• Data for this task
......
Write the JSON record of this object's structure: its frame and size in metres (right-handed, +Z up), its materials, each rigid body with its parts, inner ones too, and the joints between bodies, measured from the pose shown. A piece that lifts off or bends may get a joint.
......
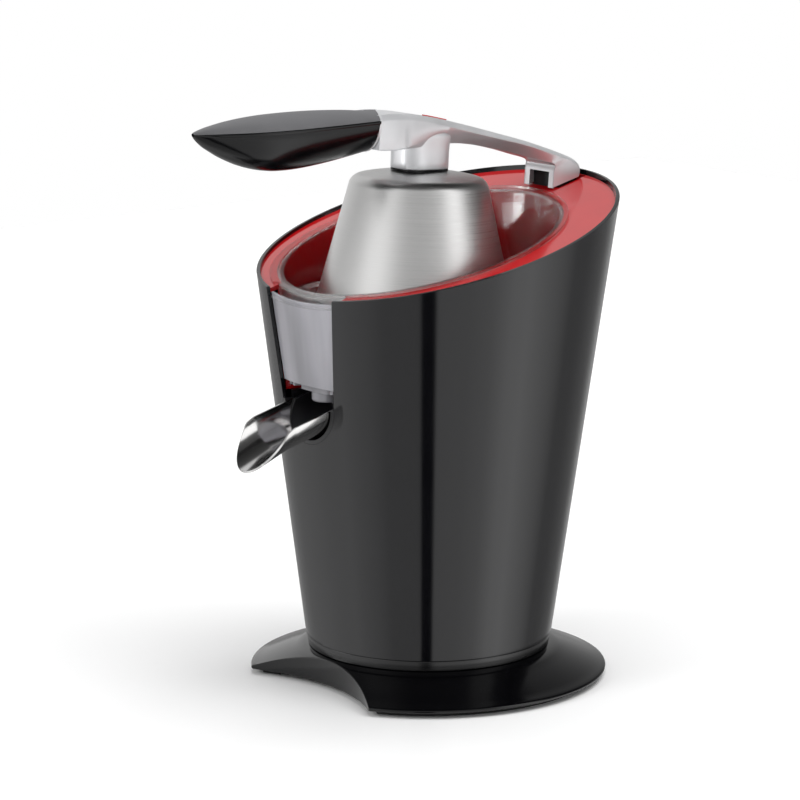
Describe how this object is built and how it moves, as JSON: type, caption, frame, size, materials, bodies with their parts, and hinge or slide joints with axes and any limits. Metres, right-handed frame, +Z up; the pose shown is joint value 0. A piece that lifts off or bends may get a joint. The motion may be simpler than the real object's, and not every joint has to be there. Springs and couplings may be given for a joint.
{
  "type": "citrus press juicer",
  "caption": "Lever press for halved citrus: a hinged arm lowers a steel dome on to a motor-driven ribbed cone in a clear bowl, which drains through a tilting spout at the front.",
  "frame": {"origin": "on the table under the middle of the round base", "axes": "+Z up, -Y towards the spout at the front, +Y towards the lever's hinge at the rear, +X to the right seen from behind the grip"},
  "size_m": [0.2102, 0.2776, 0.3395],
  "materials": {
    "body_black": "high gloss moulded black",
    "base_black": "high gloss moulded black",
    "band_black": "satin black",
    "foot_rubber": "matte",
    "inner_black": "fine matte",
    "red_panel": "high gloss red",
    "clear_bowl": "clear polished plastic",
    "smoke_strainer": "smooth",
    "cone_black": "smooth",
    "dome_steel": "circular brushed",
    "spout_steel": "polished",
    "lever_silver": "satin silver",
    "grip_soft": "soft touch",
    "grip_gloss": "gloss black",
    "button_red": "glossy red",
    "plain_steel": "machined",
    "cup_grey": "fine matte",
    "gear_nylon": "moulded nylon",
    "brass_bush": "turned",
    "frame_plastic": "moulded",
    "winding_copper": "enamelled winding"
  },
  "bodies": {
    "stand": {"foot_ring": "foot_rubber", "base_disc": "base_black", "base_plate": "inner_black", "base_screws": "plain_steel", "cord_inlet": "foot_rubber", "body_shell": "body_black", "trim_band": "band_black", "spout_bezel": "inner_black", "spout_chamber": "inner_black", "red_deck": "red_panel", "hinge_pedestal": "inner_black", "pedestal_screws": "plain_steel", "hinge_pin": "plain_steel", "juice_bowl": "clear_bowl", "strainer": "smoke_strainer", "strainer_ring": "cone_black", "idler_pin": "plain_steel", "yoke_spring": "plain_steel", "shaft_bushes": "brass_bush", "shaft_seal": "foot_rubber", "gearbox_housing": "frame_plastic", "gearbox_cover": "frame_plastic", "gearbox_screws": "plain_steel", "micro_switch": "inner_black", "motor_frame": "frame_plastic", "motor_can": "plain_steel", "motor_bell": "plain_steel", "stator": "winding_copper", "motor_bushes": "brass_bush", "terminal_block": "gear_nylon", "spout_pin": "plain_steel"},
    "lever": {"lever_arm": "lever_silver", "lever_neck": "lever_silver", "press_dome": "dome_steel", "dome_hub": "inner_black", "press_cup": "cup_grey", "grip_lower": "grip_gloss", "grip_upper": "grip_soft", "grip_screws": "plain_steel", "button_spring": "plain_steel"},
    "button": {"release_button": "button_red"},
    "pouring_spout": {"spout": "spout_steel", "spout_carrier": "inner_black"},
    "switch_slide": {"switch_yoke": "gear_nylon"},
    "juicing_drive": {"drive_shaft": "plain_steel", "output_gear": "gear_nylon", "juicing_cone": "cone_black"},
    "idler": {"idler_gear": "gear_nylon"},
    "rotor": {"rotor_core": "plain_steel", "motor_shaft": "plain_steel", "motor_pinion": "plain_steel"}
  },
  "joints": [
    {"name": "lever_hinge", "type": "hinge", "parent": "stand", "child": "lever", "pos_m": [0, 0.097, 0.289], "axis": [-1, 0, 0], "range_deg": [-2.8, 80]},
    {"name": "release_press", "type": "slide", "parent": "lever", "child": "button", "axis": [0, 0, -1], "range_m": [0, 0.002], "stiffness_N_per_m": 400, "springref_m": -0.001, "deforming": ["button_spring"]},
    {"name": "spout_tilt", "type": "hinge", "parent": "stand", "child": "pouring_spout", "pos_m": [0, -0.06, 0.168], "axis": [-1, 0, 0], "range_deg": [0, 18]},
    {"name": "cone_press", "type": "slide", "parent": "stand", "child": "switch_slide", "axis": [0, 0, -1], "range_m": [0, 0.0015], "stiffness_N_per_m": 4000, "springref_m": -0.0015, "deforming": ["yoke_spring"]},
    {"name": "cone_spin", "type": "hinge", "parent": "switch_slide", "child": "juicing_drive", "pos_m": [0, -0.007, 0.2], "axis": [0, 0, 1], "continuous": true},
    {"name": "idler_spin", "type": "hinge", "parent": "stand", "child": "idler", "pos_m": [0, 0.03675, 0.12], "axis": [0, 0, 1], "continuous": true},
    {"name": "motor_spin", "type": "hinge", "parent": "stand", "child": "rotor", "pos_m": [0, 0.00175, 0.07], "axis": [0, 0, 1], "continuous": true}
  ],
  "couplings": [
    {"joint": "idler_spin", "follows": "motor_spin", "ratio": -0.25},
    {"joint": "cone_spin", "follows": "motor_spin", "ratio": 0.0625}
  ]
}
......
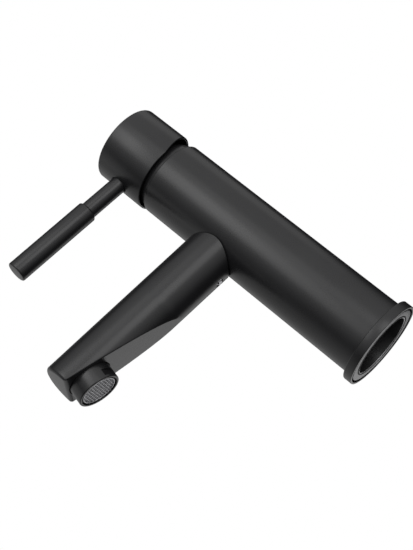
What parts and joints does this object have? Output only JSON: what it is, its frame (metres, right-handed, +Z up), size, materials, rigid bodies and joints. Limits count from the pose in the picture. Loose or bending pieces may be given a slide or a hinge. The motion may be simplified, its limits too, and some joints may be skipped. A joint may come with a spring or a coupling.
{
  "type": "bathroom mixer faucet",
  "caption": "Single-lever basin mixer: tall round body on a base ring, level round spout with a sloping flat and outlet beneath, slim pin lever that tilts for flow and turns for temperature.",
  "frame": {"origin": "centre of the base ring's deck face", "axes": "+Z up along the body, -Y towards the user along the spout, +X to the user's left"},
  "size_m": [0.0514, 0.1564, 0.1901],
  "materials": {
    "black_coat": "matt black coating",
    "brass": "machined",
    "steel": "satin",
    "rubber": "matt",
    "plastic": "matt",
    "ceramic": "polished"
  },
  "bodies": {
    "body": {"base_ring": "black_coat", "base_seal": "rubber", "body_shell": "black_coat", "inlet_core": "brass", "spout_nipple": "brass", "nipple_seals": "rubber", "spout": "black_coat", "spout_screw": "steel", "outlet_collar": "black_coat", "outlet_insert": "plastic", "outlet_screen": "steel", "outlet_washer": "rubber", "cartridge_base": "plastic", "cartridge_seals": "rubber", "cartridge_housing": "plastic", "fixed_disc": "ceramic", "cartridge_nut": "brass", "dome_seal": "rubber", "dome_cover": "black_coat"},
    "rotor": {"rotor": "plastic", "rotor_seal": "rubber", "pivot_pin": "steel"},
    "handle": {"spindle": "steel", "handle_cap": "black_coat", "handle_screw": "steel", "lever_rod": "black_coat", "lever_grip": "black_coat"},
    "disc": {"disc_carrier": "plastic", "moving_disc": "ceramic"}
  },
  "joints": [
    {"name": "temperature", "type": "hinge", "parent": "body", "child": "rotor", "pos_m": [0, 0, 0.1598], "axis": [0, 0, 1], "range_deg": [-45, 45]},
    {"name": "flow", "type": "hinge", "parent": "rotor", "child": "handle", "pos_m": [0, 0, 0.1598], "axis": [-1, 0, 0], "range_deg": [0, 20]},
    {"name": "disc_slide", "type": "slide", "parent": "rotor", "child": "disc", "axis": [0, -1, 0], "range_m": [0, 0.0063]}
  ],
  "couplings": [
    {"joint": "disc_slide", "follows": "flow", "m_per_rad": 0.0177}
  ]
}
......
Determine how many lines of the entries above carry the string "from", and give that number alone.

• Solution to the problem
3